Mengapa hanya seputar ini kandidat kita atau apakah kita kekurangan kader baik di tingkat daerah untuk PEMILUKADA ataukah di tingkat pusat untuk PILPRES maupun PEMILU legislatif karena calonnya hanya itu-itu saja? Ataukah ini menjadi cerminan bahwa Demokrasi kita hanya melahirkan kelompok elit tertentu yang hanya berupaya memperoleh kekuasaan politik untuk mempertahankan dan meningkatkan kekayaan material/ekonomi kelompoknya?
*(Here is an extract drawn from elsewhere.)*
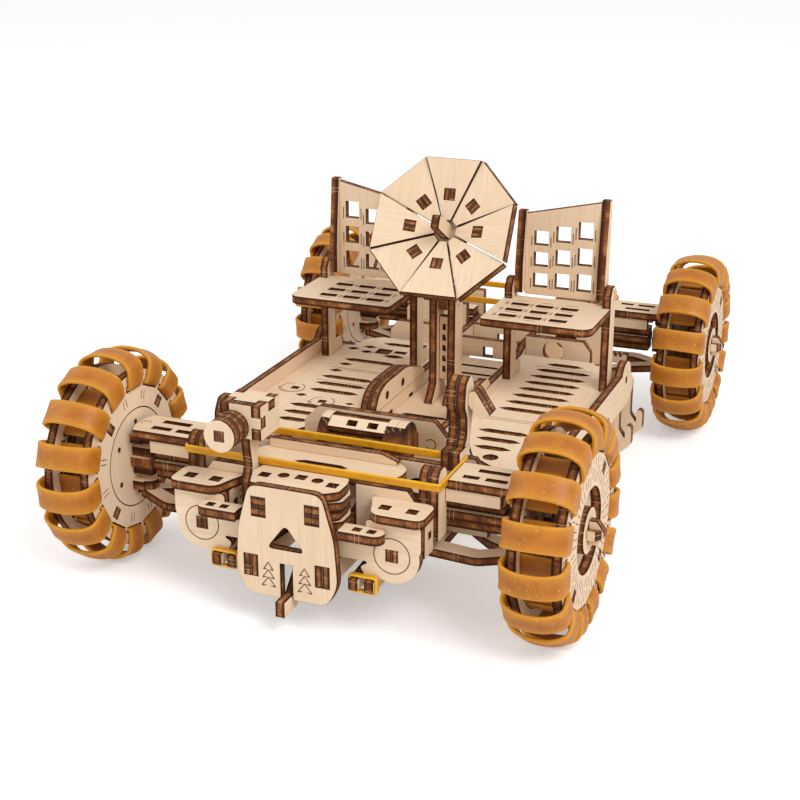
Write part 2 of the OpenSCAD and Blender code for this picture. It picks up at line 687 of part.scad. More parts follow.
petal_n = 8;
petal_pitch = 360 / petal_n;
petal_lean = 13;
dish_back = 30;
petal_gap = 0.45 * ply;
petal_step = 1.5;
rib_h = 4.6;
rib_in = 4.2;
feed_w = 5;
feed_l = 14;
petal_in = 1.5 * ply;
petal_out = dish_d / 2 * cos(petal_pitch / 2);
dish_x = 3.5;
dish_y = mast_y - 9;
// Puts a shape drawn level at the dish's place, facing forward and up
module at_dish() { translate([dish_x, dish_y, dish_z]) rotate([90 - dish_back, 0, 0]) children(); }
// Puts a shape at the back of petal i, x running outwards along it; every other petal leans more
module at_petal(i) {
    rotate(i * petal_pitch) translate([petal_in, 0, 0])
        rotate([0, -petal_lean - (i % 2 == 0 ? petal_step : -petal_step), 0]) children();
}
petal_l = petal_out - petal_in;
// Where the yoke meets the back of the dish's middle plate, above and below its centre
yoke_back = ply + 2 * gap;
yoke_r = 5;
yoke_y0 = dish_y + yoke_back * cos(dish_back) - yoke_r * sin(dish_back);
yoke_z0 = dish_z - yoke_back * sin(dish_back) - yoke_r * cos(dish_back);
yoke_y1 = dish_y + yoke_back * cos(dish_back) + yoke_r * sin(dish_back);
yoke_z1 = dish_z - yoke_back * sin(dish_back) + yoke_r * cos(dish_back);
petal_hole = petal_l * 0.42;
rib_t = (tab - 3 * gap) / 2;
module dish_petals() {
    color(birch) lift() at_dish() for (i = [0 : petal_n - 1]) at_petal(i) linear_extrude(ply) difference() {
        w_in = petal_in * tan(petal_pitch / 2) - petal_gap / 2;
        w_out = petal_out * tan(petal_pitch / 2) - petal_gap / 2;
        polygon([[0, -w_in], [petal_l, -w_out], [petal_l, w_out], [0, w_in]]);
        tab_hole(petal_hole, 0);
    }
}
// Doubled ribs behind the petals, whose tabs fill the petals' holes, and the yoke to the mast
module dish_ribs() {
    color(birch) lift() at_dish() {
        translate([0, 0, -ply - gap]) linear_extrude(ply) circle(petal_in + 3, $fn = petal_n);
        for (i = [0 : petal_n - 1], j = [0, 1]) at_petal(i)
            translate([0, j * (rib_t + gap) - gap / 2, 0]) rotate([90, 0, 0]) linear_extrude(rib_t) {
                polygon([[rib_in, -gap], [rib_in, -ply], [petal_hole, -rib_h], [petal_hole + 5, -1.2], [petal_hole + 5, -gap]]);
                span(petal_hole - tab / 2 + gap, petal_hole + tab / 2 - gap, -gap - eps, ply);
            }
    }
    color(birch) lift() {
        along(-ply / 2) polygon([[mast_y - 3.5, mast_top - 7], [mast_y + 3, mast_top - 7],
            [mast_y + 3, dish_z - 4], [yoke_y1, yoke_z1], [yoke_y0, yoke_z0], [mast_y - 3.5, dish_z - 12]]);
        translate([-2 - ply, mast_y, mast_top - 4]) rotate([0, 90, 0]) cylinder(r = pin_r, h = 4 + 2 * ply);
    }
}
// The feed: a blunt stick that stands on the dish's middle plate
module dish_feed() {
    color(birch) lift() at_dish() along(-ply / 2)
        outline([[-feed_w / 2, gap], [feed_w / 2, gap], [feed_w / 2, feed_l], [-feed_w / 2, feed_l]], 1.2);
}

// ---- seats ---------------------------------------------------------------

hinge_y = seat_y1 - 1;
hinge_z = pan_z + 3.6;
leg_w = 7;
module seat_pans() {
    color(birch) lift() both() {
        level(pan_z - ply) difference() {
            outline([[seat_in, 0], [seat_out + ply - 2.5, 0], [seat_out + ply, 2.5], [seat_out + ply, seat_y1 - 1],
                     [seat_in, seat_y1 - 1]], 1.6);
            // room for the legs, which carry the pan between them
            span(seat_in - 1, seat_in + ply + gap, seat_y1 - 6, seat_y1);
            span(seat_out - gap, seat_out + ply + 1, seat_y1 - 6, seat_y1);
            for (i = [0 : 2], j = [0 : 2])
                translate([seat_in + 5 + i * 9.2, 5 + j * 7.4]) square([6.4, 3.2]);
        }
        level(pan_z - 2 * ply - gap) span(seat_in + ply + 2, seat_out - 2, seat_y1 - 16, seat_y1 - 7);
    }
}
module seat_legs() {
    color(birch) lift() both() for (x = [seat_in, seat_out]) along(x) difference() {
        polygon([[seat_y1 - 5 + gap, deck_under], [seat_y1 + 2 - gap, deck_under], [seat_y1 + 2 - gap, deck_z + gap],
                 [seat_y1 + 8, deck_z + gap], [seat_y1 + 8, deck_z + 3.5], [seat_y1 + 6, deck_z + 5.5],
                 [seat_y1 + 2 - gap, deck_z + 5.5], [seat_y1 + 2 - gap, hinge_z + 2],
                 [hinge_y + 1.6, hinge_z + 3.4], [hinge_y - 1.6, hinge_z + 3.4], [seat_y1 - 5 + gap, hinge_z]]);
        translate([hinge_y, hinge_z]) circle(pin_r + run);
    }
}
// A seat back on the +X side: sheet, two side posts and two pins
back_in = seat_in + ply + gap;
back_out = seat_out - gap;
module seat_back() {
    back_low = hinge_z - 3;
    low_side = back_h - 6;
    across(hinge_y + 1) difference() {
        polygon([[back_in + ply + gap, back_low], [back_out - ply - gap, back_low],
                 [back_out - ply - gap, back_low + back_h], [back_in + ply + gap, back_low + low_side]]);
        for (i = [0 : 2], j = [0 : 2]) {
            s = 0.82 + 0.09 * i;
            translate([back_in + 6.2 + i * 8.2, back_low + 3 + j * 9.6 * s]) square([5.4, 6.4 * s]);
        }
    }
    for (x = [back_in, back_out - ply]) along(x)
        polygon([[hinge_y - 1.6, hinge_z - 2], [hinge_y + 4, hinge_z - 2],
                 [hinge_y + 4, back_low + (x == back_in ? low_side : back_h) + 1],
                 [hinge_y + 1, back_low + (x == back_in ? low_side : back_h) + 1], [hinge_y - 1.6, hinge_z + 8]]);
    for (x = [back_in - ply, back_out - eps]) translate([x, hinge_y, hinge_z])
        rotate([0, 90, 0]) cylinder(r = pin_r, h = ply + eps);
}
module seat_back_right() { color(birch) lift() seat_back(); }
module seat_back_left() { color(birch) lift() mirror([1, 0, 0]) seat_back(); }

// ---- wheels --------------------------------------------------------------

// A corner's own frame: x outwards from the wheel's middle, for corner c
corners = [["fl", -1, -1], ["fr", 1, -1], ["rl", -1, 1], ["rr", 1, 1]];
module corner(c) {
    sx = corners[c][1];
    sy = corners[c][2];
    translate([sx * half_track, sy * axle_y, axle_z]) mirror([sx < 0 ? 1 : 0, 0, 0]) children();
}
disc_in = -rim_w / 2;
disc_out = rim_w / 2 - ply;
back_x = disc_out - ply - gap;
module band_slots() {
    for (k = [0 : tread_n - 1]) rotate(-90 + (k + 0.5) * pitch)
        translate([band_foot - slot_room, -tread_w / 2 - 0.2])
            square([tread_t + 2 * slot_room, tread_w + 0.4]);
}
module rim() {
    along(disc_in) difference() {
        circle(rim_r);
        circle(carrier_r + slot_room);
        band_slots();
        spacer_cut();
    }
    along(disc_out) difference() {
        circle(rim_r);
        circle(opening_r);
        band_slots();
        spacer_cut();
    }
    along(back_x) difference() {
        circle(backing_r);
        circle(axle_r + run);
        spacer_cut();
    }
    for (a = [45 : 90 : 315]) rotate([a, 0, 0])
        translate([disc_in, -ply / 2, spacer_at - spacer_h / 2]) cube([rim_w, ply, spacer_h]);
}
spacer_h = min(3.4, backing_r - carrier_r - slot_room - 1.2);
module spacer_cut() {
    for (a = [45 : 90 : 315]) rotate(a) translate([spacer_at - spacer_h / 2 - gap, -ply / 2 - gap])
        square([spacer_h + 2 * gap, ply + 2 * gap]);
}
// One closed rubber band, drawn across the wheel
module band_outline(grow) {
    intersection() {
        span(-band_half + grow, band_half - grow, band_foot + grow, wheel_r - grow);
        translate([0, wheel_r - crown_r]) circle(crown_r - grow, $fn = 96);
    }
}
module tread() {
    for (k = [0 : tread_n - 1]) rotate([(k + 0.5) * pitch, 0, 0])
        mirror([0, 0, 1]) across(-tread_w / 2, tread_w) difference() {
            band_outline(0);
            band_outline(tread_t);
        }
}
// The hub: one disc and a pointed nose of crossed sheets
nose_r = 3.7;
nose_l = 4.6;
module hub() {
    nose_x = disc_out + ply + 2 * gap;
    along(disc_out + gap) difference() { circle(hub_r); circle(axle_r + run); }
    translate([nose_x, ply / 2, 0]) rotate([90, 0, 0]) linear_extrude(ply)
        polygon([[0, -nose_r], [nose_l / 2, -nose_r], [nose_l, -0.7], [nose_l, 0.7], [nose_l / 2, nose_r], [0, nose_r]]);
    for (s = [0, 1]) mirror([0, s, 0]) translate([nose_x, 0, -ply / 2]) linear_extrude(ply)
        polygon([[0, ply / 2 + gap], [0, nose_r], [nose_l / 2, nose_r], [nose_l * 0.85, ply / 2 + gap]]);
}
// The steered hub carrier: round plate, two lugs on the kingpin and the axle
module knuckle() {
    lug = king_in - rim_w / 2 - gap;
    along(disc_in) difference() {
        circle(carrier_r);
        circle(axle_r + gap);
        for (a = [30 : 60 : 330]) rotate(a) translate([carrier_r - 4, 0]) circle(0.9);
    }
    for (s = [-1, 1]) {
        z0 = s > 0 ? arm_z - gap - ply : wish_z + ply + gap;
        level(z0) {
            translate([-king_in, -4]) square([lug, 8]);
            translate([-king_in, 0]) circle(3);
        }
        translate([-king_in, 0, s > 0 ? z0 + ply - eps : z0 - ply])
            cylinder(r = pin_r, h = ply + eps);
    }
    shaft_boards(-king_in - 3, disc_in - gap, 0);
    translate([disc_in - gap, 0, 0]) rotate([0, 90, 0]) cylinder(r = axle_r, h = disc_out + ply - disc_in + gap);
}

module knuckle_fl() { color(birch) corner(0) knuckle(); }
module knuckle_fr() { color(birch) corner(1) knuckle(); }
module knuckle_rl() { color(birch) corner(2) knuckle(); }
module knuckle_rr() { color(birch) corner(3) knuckle(); }
module rim_fl() { color(birch) corner(0) rim(); }
module rim_fr() { color(birch) corner(1) rim(); }
module rim_rl() { color(birch) corner(2) rim(); }
module rim_rr() { color(birch) corner(3) rim(); }
module tread_fl() { color(amber) corner(0) tread(); }
module tread_fr() { color(amber) corner(1) tread(); }
module tread_rl() { color(amber) corner(2) tread(); }
module tread_rr() { color(amber) corner(3) tread(); }
module hub_fl() { color(birch) corner(0) hub(); }
module hub_fr() { color(birch) corner(1) hub(); }
module hub_rl() { color(birch) corner(2) hub(); }
module hub_rr() { color(birch) corner(3) hub(); }

deck_left();
deck_right();
deck_middle();
side_rails();
tunnel_rails();
console_sides();
cross_frames();
front_arms();
rear_arms();
front_shafts();
rear_shafts();
front_wishbones();
rear_wishbones();
racks();
front_brackets();
rear_brackets();
bracket_tops();
push_plate();
push_lever();
control_stack();
front_tray();
drum();
camera_box();
camera_lens();
band_posts();
front_band();
rear_band();
side_post();
mast();
tow_hooks();
spring_forks();
spring_bands();
seat_pans();
seat_legs();
seat_back_left();
seat_back_right();
dish_petals();
dish_ribs();
dish_feed();
knuckle_fl();
knuckle_fr();
knuckle_rl();
knuckle_rr();
rim_fl();
rim_fr();
rim_rl();
rim_rr();
tread_fl();
tread_fr();
tread_rl();
tread_rr();
hub_fl();
hub_fr();
hub_rl();
hub_rr();
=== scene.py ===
# %% [markdown]
# # A plywood model of a lunar rover, finished in Blender
# What is left to do is the finish: pale birch faces, laser-burnt edges, engraved lines and the
# rubber bands that make the tyres.

# %% Load the frame
import json
import math

import bmesh
import bpy
import numpy as np
from mathutils import Matrix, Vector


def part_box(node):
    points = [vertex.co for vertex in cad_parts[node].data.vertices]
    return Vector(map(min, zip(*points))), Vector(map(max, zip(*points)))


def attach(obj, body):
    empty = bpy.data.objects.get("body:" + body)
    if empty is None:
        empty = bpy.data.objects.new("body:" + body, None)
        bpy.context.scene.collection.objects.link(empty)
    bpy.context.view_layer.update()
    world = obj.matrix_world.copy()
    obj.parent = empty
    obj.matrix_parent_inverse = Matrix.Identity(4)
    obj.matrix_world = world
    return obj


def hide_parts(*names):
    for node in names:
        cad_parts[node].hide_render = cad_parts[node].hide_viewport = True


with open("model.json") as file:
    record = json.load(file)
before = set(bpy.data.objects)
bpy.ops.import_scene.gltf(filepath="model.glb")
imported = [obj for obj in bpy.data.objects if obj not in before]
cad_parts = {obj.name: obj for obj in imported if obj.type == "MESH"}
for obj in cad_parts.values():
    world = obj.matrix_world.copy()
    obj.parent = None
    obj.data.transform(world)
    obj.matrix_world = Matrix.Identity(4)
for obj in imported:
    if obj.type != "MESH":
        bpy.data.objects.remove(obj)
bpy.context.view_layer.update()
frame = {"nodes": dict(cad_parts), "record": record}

MM = 0.001
CORNERS = ("fl", "fr", "rl", "rr")
bodies = frame["record"]["behaviour"]["bodies"]
body_of = {node: body for body, nodes in bodies.items() for node in nodes}
slots = {part["node"]: part["material_slot"] for part in frame["record"]["subparts"]}
joints = {joint["name"]: joint for joint in frame["record"]["behaviour"]["joints"]}


def mid(node):
    """The middle of a CAD node's box, as a numpy point in metres."""
    low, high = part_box(node)
    return (np.array(low) + np.array(high)) / 2


# %% [markdown]
# ## Shared shader effects
# Two effects serve several finishes, so each is a node group. *Flecks* scatters small marks whose
# size, stretch and sharpness are inputs: stretched along one direction they are wood grain, round
# they are specks in rubber. *Scorch* is what a laser leaves on a cut edge: a dark skin on the two
# outer veneers and a mottled, golden-brown middle. A group gives out only colours and values, and
# the shader itself stays in each material.

# %% Node helpers
def group(name, inputs, outputs):
    """A new shader node group with named sockets: (tree, its input node, its output node)."""
    tree = bpy.data.node_groups.new(name, "ShaderNodeTree")
    for label, kind, value in inputs:
        socket = tree.interface.new_socket(label, in_out="INPUT", socket_type="NodeSocket" + kind)
        if value is not None:
            socket.default_value = value
    for label, kind in outputs:
        tree.interface.new_socket(label, in_out="OUTPUT", socket_type="NodeSocket" + kind)
    return tree, tree.nodes.new("NodeGroupInput"), tree.nodes.new("NodeGroupOutput")


def node(tree, kind, **settings):
    """A node of that kind. Settings are attributes, or inputs when the name starts with in_."""
    made = tree.nodes.new("ShaderNode" + kind)
    for key, value in settings.items():
        if key.startswith("in_"):
            made.inputs[key[3:].replace("_", " ")].default_value = value
        else:
            setattr(made, key, value)
    return made


def math_node(tree, operation, a, b=None, clamp=False):
    """One Math node, fed by numbers or sockets."""
    made = node(tree, "Math", operation=operation, use_clamp=clamp)
    for i, value in enumerate((a, b)):
        if value is None:
            continue
        if isinstance(value, (int, float)):
            made.inputs[i].default_value = value
        else:
            tree.links.new(value, made.inputs[i])
    return made.outputs[0]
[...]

Tidak bermaksud kasar sebenarnya bahwa elektabilitas yang diperoleh melalui berbagai survei yang ada terkesan hanya pencitraan yang tidak berbanding lurus dengan kualitas dan rekam jejak para kandidat tersebut. Di daerah mungkin kekurangan kandidat bupati atau gubernur yang secara kualitas baik dan memenuhi syarat yang layak untuk menjadi pelayan dalam jabatan politik yang semata-mata untuk kesejahteraan rakyat di daerah. Dan ditingkat pusat mungkin hanya elit-elit itu saja yang dianggap layak menjadi presiden untuk kesejahteraan umum.

 

Di daerah terasa betul soal oligarki ini, karena beberapa faktor seperti feodalisme, sentimen suku, agama, ras dan antar golongan menjadi pemicu utama faktor elektabilitas seseorang. Tetapi apa yang terjadi di masa orde baru, nepotisme dan bahkan faktor se-keluarga menjadi unsur penting dalam elektabilitas. Entah ini termasuk oligarki atau tidak, yang jelas bahwa fenomena Pejabat politik yang mencalonkan istri, anak, ipar dan bahkan mertua untuk mengisi jabatan-jabatan politik lainnya atau untuk menggantikannya menjadi kecenderungan politik di berbagai daerah. Hal ini tentu tidak salah sejauh memenuhi syarat pencalonan dan tentu tidak bertentangan dengan moral politik yang ada. Sekali lagi muncul pertanyaan apakah memang sudah tidak ada calon lain yang memiliki kualitas dan rekam jejak yang mumpuni yang dapat dicalonkan untuk mengikuti PEMILUKADA di daerah ini?

 

Penutup

Permasalahan oligarki, baik maksud dan berbagai pertanyaan yang muncul di atas menjadi tanggung jawab kita sebagai masyarakat yang memegang kedaulatan tertinggi dalam Demokrasi. Meskipun sumber informasi saat ini lebih banyak berasal dari media yang dikuasai oleh elit oligarki, namun masyarakat perlu memperoleh literasi politik yang baik dan benar. Literasi menjadi penting dalam konteks demokrasi agar tidak tertipu dengan berbagai pencitraan yang tidak sesuai dengan kualitas dan rekam jejak para kandidat yang semakin menjamur mendekati tahun-tahun politik ke depan.

 

Diharapkan masyarakat tidak terjebak pada pola-pola praktik politik transaksional yang lebih mengutamakan uang dan jabatan dengan mengorbankan esensi demokrasi yang sesungguhnya yakni demi meningkatnya kesejahteraan umum dan bukan meningkatnya kekayaan oligarki.

 

Penting sekali peranan dari partai Politik, media massa, organisasi kemasyarakatan, kaum intelektual dan dunia akademik, serta para tokoh agama untuk bertanggungjawab memberikan literasi politik yang baik dan benar bagi masyarakatnya. Meskipun ini tantangan terberat yang kita hadapi dikala politik identitas dan oligarki berperan besar dalam pencitraan para kandidat dengan berbagai strategi pemenangan yang masih dihiasi berita-berita hoax, black campaign yang terus menggerogoti proses demokrasi kita saat ini.

 

Kita bukan seekor unta dungu yang lebih gampang masuk surga daripada masuk kekuasaan politik. Kita perlu literasi politik sehingga dapat memilih pemimpin yang dapat membawa kedamaian surga di tengah dunia ini. Karena kita masih hidup dan memperjuangkan kehidupan saat ini menjadi makin baik dan damai bukan hanya kehidupan setelah kematian melainkan baik sebelum dan sesudah benar-benar mati kita benar-benar merasakan kedamaian.